Провожая меня, он шептал:
— Не верьте социалистам, их учение опасно, насквозь пропитано ложью, это учение — против человека, — понимаете? Не верьте.
И ещё долго говорил он о социалистах что-то пугающее, чего я, утомлённый, уже не понимал. Помню его лёгкую, но цепкую руку на плече моём, дрожь его пальцев и чёрный блеск за стёклами очков — всё это было неприятно мне.
Разумеется, я упростил его мысли, вероятно, сделал их грубее, — мне было семнадцать лет, когда я услышал впервые эти мысли, незнакомые мне. Идя домой безмолвными улицами, я чувствовал, что мне по-новому жутко. До этого вечера жизнь была проще для меня. Я ведь не ощущал в себе ничего героического, никогда не мечтал о роли борца с кем-то или с чем-то за что-то. Я был обыкновеннейший парень, среднего роста, полный, избалованный матерью, мать очень заботилась о моём здоровье и заразила меня почти болезненной мнительностью. Мне нравилось лежать на диване с книгой в руках, удивляться ловкости или храбрости героев, ощущать моё различие от преступников, приятно было жалеть несчастных и радоваться, когда судьба, затейливо помучив, улыбалась им. Интересно было узнавать, что существуют люди, которым нравятся тревоги и опасности жизни, люди, которым приятно заботиться о счастье ближних, но — лично мне эти люди были не нужны.
Новак и Карлейль были тоже совершенно не нужны мне. Дома, лёжа в постели, я угнетённо думал: какое мне дело до героев и народов? Я был уверен, что могу прожить, не соприкасаясь с ними, ведь жили же в городе, вокруг меня, десятки тысяч людей, которым незнакома и не нужна философия Карлейля, не нужны герои, вожди, социализм и всё, что так нелепо волнует Новака.
Мне было даже немного смешно вспоминать его тревожные слова о социалистах, — я знал, что в седьмом классе гимназии есть несколько заносчивых и надутых парней, которые считали себя социалистами. Почему-то мне особенно не нравилось, что во главе их стоял сын уездного предводителя дворянства Болотов, парень дерзкий и назойливый. Он был героем гимназии: вытащил из реки утопавшую бабу, кажется пьяную, и поэтому ходил походкой матроса, широко расставляя ноги, насвистывал и плевал сквозь зубы.

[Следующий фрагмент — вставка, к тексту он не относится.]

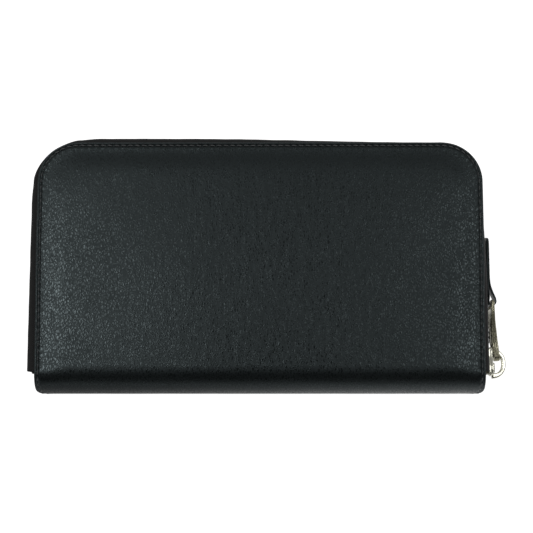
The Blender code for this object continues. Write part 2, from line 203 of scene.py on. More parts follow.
def lumps(tree, place, scale, detail=2.0, **more):
    # soft noise, about this many lumps to a metre
    return add(tree, "ShaderNodeTexNoise", {"Vector": place, "Scale": scale, "Detail": detail, **more}).outputs


def stretched(tree, place, scale, slant=0):
    links = {"Vector": place, "Scale": scale, "Rotation": (0, 0, math.radians(slant))}
    return add(tree, "ShaderNodeMapping", links).outputs[0]


grainShape = {
    "drift": 420.0, "push": 0.0012,  # how often and how far the cells wander off
    "pebbleLong": (1.0, 0.5, 1.0), "wrinkleLong": (1.0, 0.36, 1.0), "wrinkleSlant": -14,
    "dome": 0.28,  # how far a cell rises in from its crease
    "fine": 2.3, "fineShare": 0.35,  # smaller cells over the pebbles
    "ridge": 0.14,
    "patches": 55.0, "patchShare": 0.35, "fleckShare": 0.65,
}


def grainGroup(look):
    # pebbled hide: rounded cells parted by fine creases, with longer wrinkles over them
    inputs = {"Vector": None, "Pebble": 1100.0, "Wrinkle": 260.0, "Wrinkle Share": 0.4}
    group, given, made = newGroup("leatherGrain", inputs, ("Height", "Creases", "Mottle"))
    place, pebble, share = given["Vector"], given["Pebble"], given["Wrinkle Share"]
    centred = shift(group, "SUBTRACT", {0: lumps(group, place, look["drift"])["Color"], 1: (0.5, 0.5, 0.5)})
    push = shift(group, "SCALE", {0: centred, "Scale": look["push"]})
    bent = shift(group, "ADD", {0: place, 1: push})
    tall = stretched(group, bent, look["pebbleLong"])
    cells = add(group, "ShaderNodeTexVoronoi", {"Vector": tall, "Scale": pebble}, feature="DISTANCE_TO_EDGE")
    domes = spread(group, cells.outputs["Distance"], 0.0, look["dome"])
    finer = sums(group, "MULTIPLY", pebble, look["fine"])
    small = add(group, "ShaderNodeTexVoronoi", {"Vector": bent, "Scale": finer})
    fine = sums(group, "SUBTRACT", 1.0, small.outputs["Distance"])
    long = stretched(group, bent, look["wrinkleLong"], look["wrinkleSlant"])
    folds = lumps(group, long, given["Wrinkle"], 5.0, Roughness=0.62, Distortion=0.6)[0]
    ridge = sums(group, "ABSOLUTE", sums(group, "SUBTRACT", folds, 0.5))
    wrinkle = spread(group, ridge, 0.0, look["ridge"])
    grain = sums(group, "MULTIPLY_ADD", fine, look["fineShare"], domes)
    level = sums(group, "MULTIPLY", grain, sums(group, "SUBTRACT", 1.0, share))
    patches = sums(group, "MULTIPLY", lumps(group, place, look["patches"], 4.0)[0], look["patchShare"])
    fleck = spread(group, lumps(group, tall, pebble)[0], 0.36, 0.64)
    feed(group, made, {
        "Height": sums(group, "MULTIPLY_ADD", wrinkle, share, level),
        "Creases": sums(group, "SUBTRACT", 1.0, domes),
        "Mottle": sums(group, "MULTIPLY_ADD", fleck, look["fleckShare"], patches),
    })
    return group


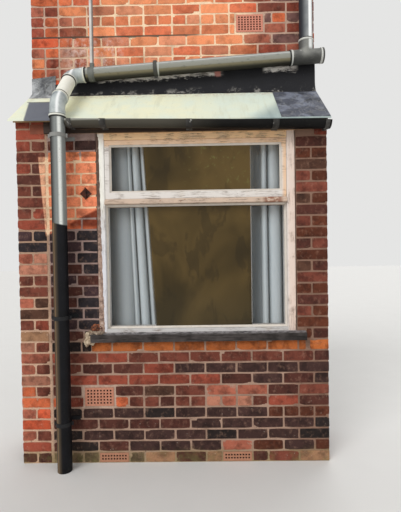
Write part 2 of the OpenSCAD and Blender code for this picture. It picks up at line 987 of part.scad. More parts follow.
// Fired clay brick with a grid of square holes, and thin clay left between them
module air_brick(x, y, z, h, columns, rows) {
    pitch_x = (air_brick_w - 2 * vent_rim) / columns;
    pitch_z = (h - 2 * vent_rim) / rows;
    difference() {
        vent_space(x, z, h, y, y + air_brick_d);
        for (i = [0 : columns - 1])
            for (j = [0 : rows - 1])
                translate([
                    x + (i - (columns - 1) / 2) * pitch_x - vent_hole / 2,
                    y - cut,
                    z + (j - (rows - 1) / 2) * pitch_z - vent_hole / 2
                ])
                    cube([vent_hole, air_brick_d + 2 * cut, vent_hole]);
    }
}

module upper_air_brick() {
    color("coral")
        air_brick(upper_vent_x, house_y, upper_vent_z, tall_air_brick_h, 8, 6);
}

module apron_air_brick() {
    color("coral")
        air_brick(apron_vent_x, front_y, apron_vent_z, tall_air_brick_h, 8, 5);
}

module low_air_bricks() {
    color("coral")
        for (x = [left_vent_x, right_vent_x])
            air_brick(x, front_y, low_vent_z, low_air_brick_h, 9, 2);
}

// Straight pipe along Z, from the origin
module tube(r, t, l) {
    difference() {
        cylinder(r = r, h = l);
        translate([0, 0, -cut])
            cylinder(r = r - t, h = l + 2 * cut);
    }
}

// Collar at the mouth of a socket along Z, which ends at z
module collar(z) {
    translate([0, 0, z - collar_l])
        cylinder(r = collar_r, h = collar_l);
}

// Outside of a socket along Z, from the origin
module socket_body() {
    cylinder(r = socket_r, h = socket_l);
    collar(socket_l);
}

// Inside of a socket along Z, from the origin
module socket_bore() {
    cylinder(r = pipe_r + pipe_fit, h = socket_l + cut);
}

// Moves its children past a bend that starts along +Z at the origin
module beyond_bend(r, angle) {
    translate([r, 0, 0])
        rotate([0, angle, 0])
            translate([-r, 0, 0])
                children();
}

// Round bar along a bend that turns towards +X, a little longer at each end
module bend_core(r, angle, bar_r) {
    beyond_bend(r, -bend_lap)
        translate([r, 0, 0])
            rotate([90, 0, 180])
                rotate_extrude(angle = angle + 2 * bend_lap)
                    translate([r, 0])
                        circle(r = bar_r);
}

// Elbow along Z at the origin, with a socket before and one after its bend
module elbow(r, angle) {
    difference() {
        union() {
            mirror([0, 0, 1])
                socket_body();
            bend_core(r, angle, pipe_r + bend_t);
            beyond_bend(r, angle)
                socket_body();
        }
        bend_core(r, angle, pipe_r - pipe_t);
        mirror([0, 0, 1])
            socket_bore();
        beyond_bend(r, angle)
            socket_bore();
    }
}

module downpipe() {
    color("dimgray")
        translate([pipe_x, pipe_y, 0])
            tube(pipe_r, pipe_t, lower_elbow_z - pipe_seat);
}

module lower_elbow() {
    color("gray")
        translate([pipe_x, pipe_y, lower_elbow_z])
            rotate([0, 0, 90])
                elbow(lower_bend_r, 45);
}

module offset_pipe() {
    color("lightgray")
        translate([pipe_x, pipe_y, bend_z])
            rotate([-45, 0, 0])
                translate([0, 0, lower_leg + pipe_seat])
                    tube(pipe_r, pipe_t, offset_length);
}

// Upper elbow, turned from the offset pipe's direction into the sloping run
module upper_elbow() {
    color("gray")
        translate([pipe_x, run_y, run_z])
            rotate([-45, 0, 0])
                rotate([0, 0, -upper_bend_turn])
                    translate([0, 0, -upper_leg])
                        elbow(upper_bend_r, upper_bend_angle);
}

// Places its children a distance s along the run, which becomes their +Z
module along_run(s) {
    translate([pipe_x, run_y, run_z])
        rotate([0, 90 - run_slope, 0])
            translate([0, 0, s])
                children();
}

module soil_run() {
    color("dimgray")
        along_run(run_start)
            tube(pipe_r, pipe_t, run_end - run_start);
}

// Tee with a socket at each end of the run and one that takes the stack
module stack_tee() {
    mouth = tee_half + socket_l;
    color("gray")
        difference() {
            union() {
                along_run(run_length - mouth)
                    cylinder(r = socket_r, h = 2 * mouth);
                along_run(run_length) {
                    collar(mouth);
                    mirror([0, 0, 1])
                        collar(mouth);
                }
                translate([stack_x, run_y, stack_z]) {
                    cylinder(r = socket_r, h = tee_rise + socket_l);
                    collar(tee_rise + socket_l);
                }
            }
            along_run(run_length - tee_half - cut)
                cylinder(r = pipe_r - pipe_t, h = 2 * tee_half + 2 * cut);
            along_run(run_length + tee_half)
                socket_bore();
            along_run(run_length - tee_half)
                mirror([0, 0, 1])
                    socket_bore();
            translate([stack_x, run_y, stack_z]) {
                cylinder(r = pipe_r - pipe_t, h = tee_rise + cut);
                translate([0, 0, tee_rise])
                    socket_bore();
            }
        }
}

module soil_stack() {
    z0 = stack_z + tee_rise + pipe_seat;
    color("dimgray")
        translate([stack_x, run_y, z0])
            tube(pipe_r, pipe_t, top_z - z0);
}

// Cap that closes the tee's far end, with a six-sided grip
module rodding_cap() {
    plug_l = socket_l - pipe_seat;
    color("dimgray")
        along_run(run_length + tee_half + pipe_seat) {
            cylinder(r = pipe_r, h = plug_l);
            translate([0, 0, plug_l])
                cylinder(r = collar_r, h = cap_flange_h);
            translate([0, 0, plug_l + cap_flange_h])
                cylinder(d = cap_grip_w, h = cap_grip_h, $fn = 6);
        }
}

// Bracket round a pipe along Z at the origin, with its plate on a wall at +Y
// and ears that reach along -X and +X
module pipe_bracket(stand_off, left_ear, right_ear) {
    ring_r = pipe_r + pipe_fit + bracket_ring_t;
    half_w = bracket_w / 2;
    half_web = bracket_web_w / 2;
    half_lug = bracket_lug_t / 2;
    lug_end = ring_r + bracket_lug_l;
    difference() {
        union() {
            translate([0, 0, -half_w])
                cylinder(r = ring_r, h = bracket_w);
            box([-half_web, 0, -half_w], [half_web, stand_off, half_w]);
            box([-left_ear, stand_off - bracket_plate_t, -half_w], [right_ear, stand_off, half_w]);
            box([-lug_end, -half_lug, -half_w], [lug_end, half_lug, half_w]);
        }
        translate([0, 0, -half_w - cut])
            cylinder(r = pipe_r + pipe_fit, h = bracket_w + 2 * cut);
    }
}

module pipe_brackets() {
    color("gray") {
        for (z = [low_bracket_z, middle_bracket_z, head_z - top_bracket_drop])
            translate([pipe_x, pipe_y, z])
                pipe_bracket(pipe_stand_off, long_ear, long_ear);
        along_run(run_bracket_place)
            pipe_bracket(run_stand_off, long_ear, short_ear);
    }
}

// Strap round the run, with a boss on top that takes the waste pipe
module strap_boss() {
    color("gray")
        difference() {
            union() {
                along_run(waste_at - strap_w / 2)
                    cylinder(r = pipe_r + pipe_fit + strap_t, h = strap_w);
                translate([waste_x, run_y, waste_z])
                    cylinder(r = waste_r + pipe_fit + strap_t, h = pipe_r + boss_rise + boss_depth);
            }
            along_run(waste_at - strap_w)
                cylinder(r = pipe_r + pipe_fit, h = 2 * strap_w);
            translate([waste_x, run_y, waste_foot_z])
                cylinder(r = waste_r + pipe_fit, h = boss_depth + cut);
        }
}

module waste_pipe() {
    color("white")
        translate([waste_x, run_y, waste_foot_z])
            tube(waste_r, waste_t, top_z - waste_foot_z);
}

// Old iron hook: a diamond plate with an upright bar across it
module wall_hook() {
    x = opening_x0 - hook_from_window;
    z = head_z - hook_drop;
    s = hook_size / 2;
    color("saddlebrown") {
        along_y(front_y - hook_plate_t, front_y)
            polygon([[x - s, z], [x, z - s], [x + s, z], [x, z + s]]);
        box(
            [x - hook_bar_w / 2, front_y - hook_plate_t - hook_bar_t, z - s],
            [x + hook_bar_w / 2, front_y - hook_plate_t, z + s]
        );
    }
}

// Curtain rail between the reveals, in a socket at each end
module curtain_rail() {
    color("white")
        translate([reveal_x0, rail_y, rail_z])
            rotate([0, 90, 0]) {
                length = reveal_x1 - reveal_x0;
                cylinder(r = rail_r, h = length);
                for (z = [0, length - rail_socket_d])
                    translate([0, 0, z])
                        cylinder(r = rail_socket_r, h = rail_socket_d);
            }
}

// Hanging curtain from x0 to x1
module curtain(x0, x1) {
    color("lightsteelblue")
        box(
            [x0, rail_y - curtain_t / 2, curtain_foot],
            [x1, rail_y + curtain_t / 2, curtain_top]
        );
}

module left_curtain() {
    curtain(reveal_x0 + curtain_gap, reveal_x0 + left_curtain_w);
}

module right_curtain() {
    curtain(reveal_x1 - right_curtain_w, reveal_x1 - curtain_gap);
}

front_wall();
left_side_wall();
right_side_wall();
upper_wall();
house_beam();
window_lintel();
rafters();
roof_boards();
roof_sheet();
fascia_board();
roof_flashing();
lead_corner();
lead_patch();
gutter();
gutter_brackets();
floor_joists();
floor_boards();
bay_ceiling();
front_plaster();
side_plaster();
frame_jambs();
frame_head();
frame_transom();
frame_bottom_rail();
top_sash();
window_glass();
putty_beads();
window_sill();
window_board();
upper_air_brick();
apron_air_brick();
low_air_bricks();
downpipe();
lower_elbow();
offset_pipe();
upper_elbow();
soil_run();
stack_tee();
soil_stack();
rodding_cap();
pipe_brackets();
strap_boss();
waste_pipe();
wall_hook();
curtain_rail();
left_curtain();
right_curtain();
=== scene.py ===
import json
import math
import random

import bpy
import numpy as np
from mathutils import Matrix, Vector, noise

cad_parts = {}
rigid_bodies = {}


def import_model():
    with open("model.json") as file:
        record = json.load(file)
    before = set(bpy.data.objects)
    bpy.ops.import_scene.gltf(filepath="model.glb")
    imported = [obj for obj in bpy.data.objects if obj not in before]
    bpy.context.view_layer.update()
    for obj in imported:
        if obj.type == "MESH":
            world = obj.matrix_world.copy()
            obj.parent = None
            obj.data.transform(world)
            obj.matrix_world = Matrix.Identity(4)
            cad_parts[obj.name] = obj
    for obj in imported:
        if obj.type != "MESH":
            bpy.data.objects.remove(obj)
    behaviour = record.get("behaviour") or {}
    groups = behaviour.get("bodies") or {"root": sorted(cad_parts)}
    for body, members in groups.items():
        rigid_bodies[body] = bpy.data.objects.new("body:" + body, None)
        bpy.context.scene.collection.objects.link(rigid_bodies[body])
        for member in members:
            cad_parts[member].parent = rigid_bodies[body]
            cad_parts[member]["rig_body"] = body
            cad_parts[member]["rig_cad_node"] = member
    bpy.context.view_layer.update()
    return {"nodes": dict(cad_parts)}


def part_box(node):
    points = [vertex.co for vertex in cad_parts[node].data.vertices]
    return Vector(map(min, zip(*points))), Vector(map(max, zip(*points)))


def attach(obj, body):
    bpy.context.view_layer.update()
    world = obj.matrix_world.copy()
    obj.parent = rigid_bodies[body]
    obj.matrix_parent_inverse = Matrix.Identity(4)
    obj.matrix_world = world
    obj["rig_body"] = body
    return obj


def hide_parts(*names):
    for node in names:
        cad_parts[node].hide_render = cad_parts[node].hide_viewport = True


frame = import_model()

nodes = frame["nodes"]
bpy.ops.object.select_all(action="DESELECT")
print("frame loaded")

# Camera, at the photograph's viewing angle
view = {
    "place": (0.253, -3.205, 1.689), "yaw": -0.64, "pitch": -1.11, "roll": -0.88,
    "focalPixels": 395, "longSidePixels": 512, "sensor": 36,
}


def makeCamera():
    yaw, pitch, roll = (math.radians(view[k]) for k in ("yaw", "pitch", "roll"))
    ahead = Vector((math.sin(yaw) * math.cos(pitch), math.cos(yaw) * math.cos(pitch), math.sin(pitch)))
    level = Vector((math.cos(yaw), -math.sin(yaw), 0))
    side = math.cos(roll) * level + math.sin(roll) * level.cross(ahead)
    turn = Matrix((side, side.cross(ahead), -ahead)).transposed()
    bpy.ops.object.camera_add(location=view["place"], rotation=turn.to_euler())
    camera = bpy.context.object
    camera.data.sensor_width = view["sensor"]
    camera.data.lens = view["focalPixels"] / view["longSidePixels"] * view["sensor"]
    bpy.context.scene.camera = camera


makeCamera()


# Colours are written as seen on a screen, from 0 to 255
def tint(red, green, blue):
    shares = [c / 255 for c in (red, green, blue)]
    linear = [s / 12.92 if s <= 0.04045 else ((s + 0.055) / 1.055) ** 2.4 for s in shares]
    return (*linear, 1)


class Field:  # a value or colour that varies over a surface
    def __init__(self, tree, socket=None):
        self.tree = tree
        self.socket = socket

    def node(self, kind, settings=None, inputs=None, output=0):
        made = self.tree.nodes.new("ShaderNode" + kind)
        for name, value in (settings or {}).items():
            setattr(made, name, value)
        for name, value in (inputs or {}).items():
            if isinstance(value, Field):
                self.tree.links.new(value.socket, made.inputs[name])
            else:
                made.inputs[name].default_value = value
        return Field(self.tree, made.outputs[output])

    def math(self, operation, first, second=0):
        return self.node("Math", {"operation": operation}, {0: first, 1: second})

    def __add__(self, other):
        return self.math("ADD", self, other)

    def __sub__(self, other):
        return self.math("SUBTRACT", self, other)

    def __rsub__(self, other):
        return self.math("SUBTRACT", other, self)

    def __mul__(self, other):
        return self.math("MULTIPLY", self, other)

    def __truediv__(self, other):
        return self.math("DIVIDE", self, other)

    def __abs__(self):
        return self.math("ABSOLUTE", self)

    __radd__ = __add__
    __rmul__ = __mul__

    def most(self, other):
        return self.math("MAXIMUM", self, other)

    def rise(self, low, high):  # 0 up to low, 1 from high, smooth between
        ends = {"Value": self, "From Min": low, "From Max": high}
        return self.node("MapRange", {"interpolation_type": "SMOOTHSTEP"}, ends)

    def above(self, level, soft):
        return self.rise(level - soft, level + soft)

    def band(self, low, high, soft):
        return self.above(low, soft) * (1 - self.above(high, soft))

    def pick(self, none, full, mode="MIX"):  # mixes two colours by this value
        none, full = (tint(*c) if isinstance(c, tuple) else c for c in (none, full))
        return self.node("Mix", {"data_type": "RGBA", "blend_type": mode}, {0: self, 6: none, 7: full}, 2)

    def parts(self):
        return [self.node("SeparateXYZ", None, {0: self}, i) for i in range(3)]

    def stretched(self, x, y, z):
        return self.node("Mapping", None, {"Vector": self, "Scale": (x, y, z)})

    def noise(self, scale, detail=4, roughness=0.55, distortion=0):
        values = {"Vector": self, "Scale": scale, "Detail": detail}
        return self.node("TexNoise", None, values | {"Roughness": roughness, "Distortion": distortion})

    def cells(self, scale):
        return self.node("TexVoronoi", None, {"Vector": self, "Scale": scale})

    def attribute(self, name, output):
        return self.node("Attribute", {"attribute_name": name}, None, output)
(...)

Был и в моём классе герой — Рудомётов, сын судебного следователя, красавец, силач и пьяница. О его распутстве сложились среди учеников легенды; его боялись, ему завидовали, а он смотрел на всех прищуренными глазами, с пренебрежением необыкновенного человека и, отвечая учителям, ворчал что-то поистине необыкновенное, над чем единодушно хохотали не только ученики, но иногда и сами учителя. Только Новак не смеялся, он вполголоса говорил:
— Так. Ну, это вы придумали для того, чтоб смешить людей. Я ставлю вам двойку.
Мне нравилось независимое отношение Рудомётова к учителям, и я завидовал его уменью говорить какие-то особенные слова, они вклеивались мне в память. Однажды, на уроке Жданова, он сказал:
— Я предпочитаю кривые линии, они кажутся мне живыми, способными к самостоятельному движению, тогда как прямые безнадежно мертвы.
Над этими словами тоже хохотали.
Жданов восхищался им и кричал:
— У вас хорошая башка, но вы проклятый лентяй, преступник вы.
Думая о словах Новака, я вспомнил всех «героев» гимназии, попытался вообразить себе их в будущем творящими историю и — решил отделаться от Новака. Для этого я избрал простой способ — перестал учить историю. Первое время он как будто не замечал этого, потом стал говорить:
— Так. Ну, это очень плохо.
Вскоре он снова позвал меня к себе и тем тоном, каким доктора говорят с больными детьми, стал выспрашивать: почему я не учусь? Не помню, что я лгал ему, помню только настойчивое желание рассердить Новака. Это не удалось мне. Схватив меня за плечо, он снова говорил всё о том же: о борьбе народов против вождей и героев своих.